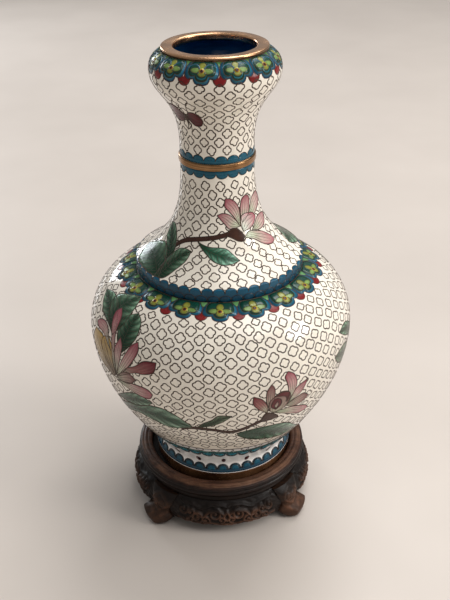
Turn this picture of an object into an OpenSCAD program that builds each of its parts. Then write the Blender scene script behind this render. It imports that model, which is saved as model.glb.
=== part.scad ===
// Cloisonne enamel vase standing in the recess of a carved hardwood stand.
// Units are millimetres. +Z is up, the floor is z = 0 and the vase axis is x = y = 0.
// The metal wall is copper, covered outside and inside with fired enamel.

/* [Overall heights] */
// Height of the top face of the stand above the floor
stand_top = 33;    // [25:0.5:45]
// Depth of the recess that takes the foot of the vase
recess_depth = 5;    // [3:0.5:8]
// Height of the foot ring, measured from the recess floor
foot_ring_h = 8.8;    // [5:0.2:14]
// Height at which the foot is narrowest, above the foot ring
foot_waist_z = 43;    // [38:0.5:50]
// Height at which the belly is widest
belly_z = 124.5;    // [100:0.5:150]
// Height of the foot of the raised collar
collar_low_z = 159.2;    // [150:0.2:170]
// Height of the top edge of the raised collar
collar_top_z = 166.2;    // [160:0.2:180]
// Height of the lower edge of the neck ring
neck_ring_low_z = 221.8;    // [200:0.1:240]
// Height of the upper edge of the neck ring
neck_ring_top_z = 225.5;    // [205:0.1:245]
// Height at which the mouth bulb starts to swell
swell_z = 232;    // [226:0.5:240]
// Height at which the mouth bulb is widest
bulb_z = 270.8;    // [260:0.2:276]
// Height at which the enamel ends under the rim
mouth_edge_z = 280.4;    // [276:0.2:290]
// Height of the top face of the rim
rim_top_z = 282.4;    // [280:0.2:295]

/* [Radii] */
// Radius of the enamel where it meets the foot ring
foot_r = 42.3;    // [35:0.1:50]
// Radius at the narrowest part of the foot
foot_waist_r = 40.6;    // [34:0.1:48]
// Outer radius of the brass foot ring
foot_ring_r = 41.9;    // [35:0.1:50]
// Inner radius of the brass foot ring
foot_ring_in_r = 38;    // [30:0.1:45]
// Largest radius of the belly
belly_r = 76;    // [60:0.5:95]
// Radius at the foot of the collar
collar_low_r = 47.3;    // [40:0.1:60]
// Radius at the top edge of the collar
collar_top_r = 47.1;    // [40:0.1:60]
// Radius of the neck at the ring
neck_r = 19.9;    // [14:0.1:26]
// Outer radius of the brass neck ring
neck_ring_r = 20.9;    // [15:0.1:28]
// Largest radius of the mouth bulb
bulb_r = 34.1;    // [28:0.1:42]
// Radius of the enamel edge under the rim
mouth_edge_r = 27.4;    // [22:0.1:34]
// Radius of the mouth opening
mouth_r = 21.3;    // [16:0.1:26]

/* [Curve lengths] */
// Pull of the flare of the foot at both of its ends
foot_flare_pull = 2.4;    // [0.5:0.1:4]
// Upward pull of the curve that leaves the foot
foot_pull = 6.5;    // [3:0.5:40]
// Downward pull of the curve that reaches the belly from below
belly_low_pull = 42.5;    // [10:0.5:60]
// Upward pull of the curve that leaves the belly
belly_top_pull = 17;    // [5:0.5:30]
// Outward pull of the curve that reaches the collar
shoulder_pull = 16;    // [5:0.5:30]
// Drop of the curve that reaches the collar
shoulder_drop = 2.5;    // [0:0.5:10]
// Inward pull of the curve that leaves the collar edge
flare_pull = 22;    // [5:0.5:30]
// Rise of the curve that leaves the collar edge
flare_rise = 12.5;    // [2:0.5:25]
// Downward pull of the curve that reaches the neck
neck_pull = 27.5;    // [5:0.5:40]
// Upward pull of the curve that leaves the neck
swell_pull = 25;    // [5:0.5:35]
// Downward pull of the curve that reaches the bulb
bulb_low_pull = 12;    // [4:0.5:25]
// Upward pull of the curve that leaves the bulb
bulb_top_pull = 4.5;    // [1:0.5:10]
// Outward pull of the curve that reaches the rim
mouth_pull = 4.5;    // [1:0.5:10]
// Drop of the curve that reaches the rim
mouth_drop = 2.5;    // [0:0.5:6]

/* [Wall] */
// Thickness of the outer enamel
enamel_t = 1;    // [0.5:0.1:2]
// Thickness of the copper wall
copper_t = 1.2;    // [0.8:0.1:2.5]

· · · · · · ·

## Goal
Only the lines from the beginning of the material to the line containing "rim_top_z = 282.4;" should be echoed, verbatim and in full.

## The solution
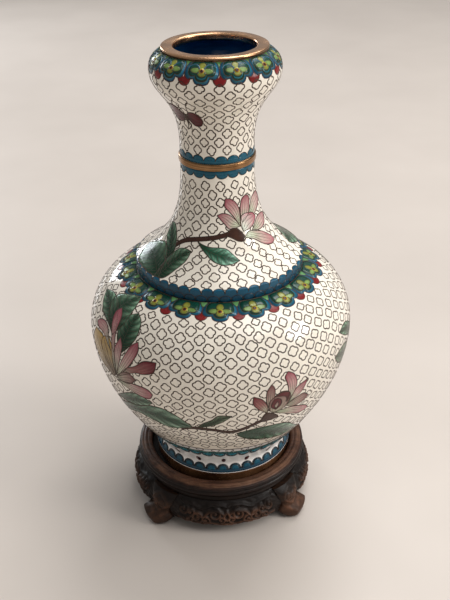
Turn this picture of an object into an OpenSCAD program that builds each of its parts. Then write the Blender scene script behind this render. It imports that model, which is saved as model.glb.
=== part.scad ===
// Cloisonne enamel vase standing in the recess of a carved hardwood stand.
// Units are millimetres. +Z is up, the floor is z = 0 and the vase axis is x = y = 0.
// The metal wall is copper, covered outside and inside with fired enamel.

/* [Overall heights] */
// Height of the top face of the stand above the floor
stand_top = 33;    // [25:0.5:45]
// Depth of the recess that takes the foot of the vase
recess_depth = 5;    // [3:0.5:8]
// Height of the foot ring, measured from the recess floor
foot_ring_h = 8.8;    // [5:0.2:14]
// Height at which the foot is narrowest, above the foot ring
foot_waist_z = 43;    // [38:0.5:50]
// Height at which the belly is widest
belly_z = 124.5;    // [100:0.5:150]
// Height of the foot of the raised collar
collar_low_z = 159.2;    // [150:0.2:170]
// Height of the top edge of the raised collar
collar_top_z = 166.2;    // [160:0.2:180]
// Height of the lower edge of the neck ring
neck_ring_low_z = 221.8;    // [200:0.1:240]
// Height of the upper edge of the neck ring
neck_ring_top_z = 225.5;    // [205:0.1:245]
// Height at which the mouth bulb starts to swell
swell_z = 232;    // [226:0.5:240]
// Height at which the mouth bulb is widest
bulb_z = 270.8;    // [260:0.2:276]
// Height at which the enamel ends under the rim
mouth_edge_z = 280.4;    // [276:0.2:290]
// Height of the top face of the rim
rim_top_z = 282.4;    // [280:0.2:295]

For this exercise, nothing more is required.